“Money can’t buy you happiness, but it does bring you a more pleasant form of misery.”-Spike Milligan
As a followup to my piece earlier this week in which I argued that it’s okay to spend money, I thought I’d highlight an interview with NY Times personal finance columnist M.P. Dunleavy that I ran across in a recent issue of Bottom Line/Personal. The topic of the interview is whether or not money can bring happiness, and Dunleavy offers an interesting take.
In short, she argues that “we’re stuck on a hamster wheel of acquisition. We use our money to buy stuff, then expect this stuff to make us happy.” She goes on to argue that, no matter how many new gadgets and geegaws we purchase, there’s always something else that we want — we’re hard-wired to desire more stuff.
So if buying more stuff is the wrong strategy to achieve happiness with your money, what’s the right strategy? Dunleavy offers a few possibilities…
(1) Spend money on relationships. Studies have shown that the more time we spend around other people, the happier we are. This isn’t to say that you should buy yourself some friends. But why not splurge on the occasional outing with people that you like, or travel to visit loved ones?
(2) Invest in personal challenges. Take a special cooking course, participate in sports (she even suggests considering a sporting camp for adults). These sorts of activities also have the potential to improve your health, and that also tends to make people happier.

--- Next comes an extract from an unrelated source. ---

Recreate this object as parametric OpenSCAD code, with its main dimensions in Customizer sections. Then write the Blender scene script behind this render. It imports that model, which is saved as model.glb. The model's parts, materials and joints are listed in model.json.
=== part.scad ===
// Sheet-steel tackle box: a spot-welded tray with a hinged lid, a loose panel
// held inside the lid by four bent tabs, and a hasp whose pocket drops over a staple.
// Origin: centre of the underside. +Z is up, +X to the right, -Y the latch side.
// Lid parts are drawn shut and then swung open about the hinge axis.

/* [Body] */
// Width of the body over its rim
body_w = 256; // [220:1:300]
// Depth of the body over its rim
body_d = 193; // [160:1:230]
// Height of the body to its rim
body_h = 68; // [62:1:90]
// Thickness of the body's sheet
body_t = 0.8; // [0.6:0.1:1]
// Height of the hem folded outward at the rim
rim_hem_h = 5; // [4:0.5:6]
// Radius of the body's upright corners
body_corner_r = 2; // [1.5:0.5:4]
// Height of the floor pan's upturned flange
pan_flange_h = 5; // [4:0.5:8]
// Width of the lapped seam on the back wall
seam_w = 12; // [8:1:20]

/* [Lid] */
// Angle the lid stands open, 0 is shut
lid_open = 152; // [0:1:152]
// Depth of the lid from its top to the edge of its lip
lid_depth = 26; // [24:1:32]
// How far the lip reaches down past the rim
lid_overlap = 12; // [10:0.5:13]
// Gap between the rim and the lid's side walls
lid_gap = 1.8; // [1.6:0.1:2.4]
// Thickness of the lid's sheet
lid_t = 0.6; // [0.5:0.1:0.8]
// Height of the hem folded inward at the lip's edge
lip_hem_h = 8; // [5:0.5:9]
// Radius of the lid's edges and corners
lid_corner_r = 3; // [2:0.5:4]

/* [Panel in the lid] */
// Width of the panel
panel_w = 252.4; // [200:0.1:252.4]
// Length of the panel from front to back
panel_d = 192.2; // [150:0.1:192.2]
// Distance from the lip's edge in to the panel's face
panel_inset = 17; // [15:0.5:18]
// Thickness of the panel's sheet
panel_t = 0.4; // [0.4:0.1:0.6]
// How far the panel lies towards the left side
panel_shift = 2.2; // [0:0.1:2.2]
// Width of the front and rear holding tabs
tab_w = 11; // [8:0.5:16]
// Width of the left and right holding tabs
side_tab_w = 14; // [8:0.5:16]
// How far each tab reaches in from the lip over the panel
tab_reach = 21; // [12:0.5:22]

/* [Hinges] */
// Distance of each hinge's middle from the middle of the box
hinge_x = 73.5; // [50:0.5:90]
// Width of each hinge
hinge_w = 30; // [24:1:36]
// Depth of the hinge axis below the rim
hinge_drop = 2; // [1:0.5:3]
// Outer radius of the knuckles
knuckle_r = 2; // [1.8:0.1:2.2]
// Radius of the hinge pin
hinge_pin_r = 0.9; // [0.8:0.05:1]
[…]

(3) Pay someone to do things that you’re not comfortable with. If you lie awake at night fretting about your investments, home maintenance tasks, or whatever, consider enlisting the help of a trained professional. Similarly, if you consider certain tasks particularly distasteful (e.g., yard work), Dunleavy suggests outsourcing them to a neighbor kid or a sevice. Hiring someone to help out in certain areas can buy you free time to relax and enjoy life.
(4) Donate to charity. The act of giving not only helps out a worthy cause, it also creates positive feelings in the giver. The key is to select a charity that’s meaningful to you. I would add to this that, if you don’t have the money to make a contribution, consider donating time. This not only creates the same feeling of generosity (and helps out in much the same way as donating money), it also helps you establish relationships and challenge yourself (#1 and #2, above).
So… If you’re looking for ways to improve your quality of life, think about the above before you rush out and buy the next great thing.